2 the study of the physical and chemical processes involved in the functioning of organisms and their parts. Kinds of physiology include comparative physiology, developmental physiology, hominal physiology, and pathological physiology. Compare anatomy.

physiology

See Applied physiology, Cardiac electrophysiology, Clinical neurophysiology.

phys·i·ol·o·gy

(fiz'ē-ol'ŏ-jē)
The science concerned with the normal vital processes of animal and vegetable organisms, especially as to how things normally function in the living organism rather than as to their anatomic structure, their biochemical composition, or how they are affected by drugs or disease.
[L. or G. physiologia, fr. G. physis, nature, + logos, study]

physiology

The study of the functioning of living organisms, especially the human organism. Physiology includes BIOCHEMISTRY but this is such a large discipline that it is followed as a separate speciality. Together with ANATOMY and PATHOLOGY, physiology is the basis of medical science.

physiology

the study in animals, plants and microorganisms of those internal processes and functions associated with life.

physiology

the branch of biological science concerned with the normal bodily function of living organisms, hence physiologist. Also those functions themselves, as for example the physiology of digestion, of vision, of locomotion, etc. adj physiological.

physiology,

n in biological sciences, study concerned with the processes and functioning of organisms.

phys·i·ol·o·gy

(fiz'ē-ol'ŏ-jē)
Science concerned with normal vital processes of organisms, especially as to how things normally function in living organism rather than to their anatomic structure.
[L. or G. physiologia, fr. G. physis, nature, + logos, study]

physiology (fiz´ēol´əjē),

n the study of tissue and organism behavior.

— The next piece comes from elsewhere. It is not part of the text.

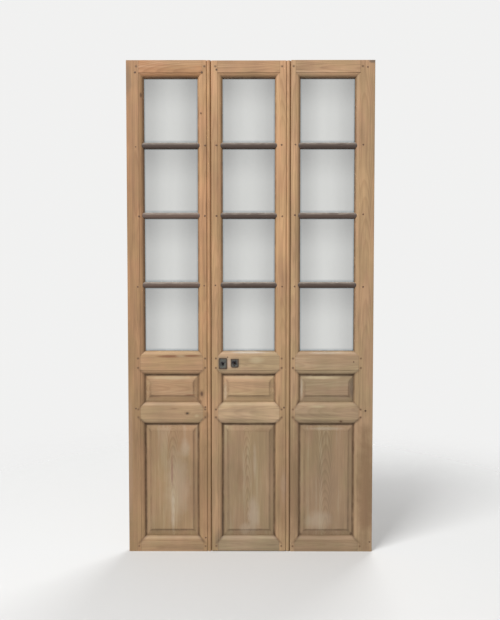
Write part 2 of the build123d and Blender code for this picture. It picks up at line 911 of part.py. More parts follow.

The physiologic process is a dynamic state of tissue as compared with the static state of descriptive morphology (anatomy). Physiology is differentiated from descriptive morphology by the following qualifying properties: rate, direction, and magnitude. Physiologic processes are thus morphologic alterations in the three dimensions of space associated with a temporary (time) sequence. Physiologic processes relate to a wide spectrum of life activities on three levels: biochemical and biophysical activity of a subcellular nature, the activity of cells and tissues aggregated into organ systems, and multiorgan system activity as expressed in human behavior.
physiology, oral,
n the physiology related to clinical manifestations in the normal and abnormal behavior of oral structures. The principal clinical functions in which the oral structures participate are deglutition, mastication, respiration, speech, and head posture.

physiology

1. the science which deals with the functions of the living organism and its parts, and of the physical and chemical factors and processes involved.
2. the basic processes underlying the functioning of a species or class of organism, or any of its parts or processes.

cell physiology
the scientific study of phenomena involved in cell growth and maintenance, self-regulation and division of cells, interactions between nucleus and cytoplasm, and general behavior of protoplasm.
morbid physiology, pathological physiology
the study of disordered functions or of function in diseased tissues.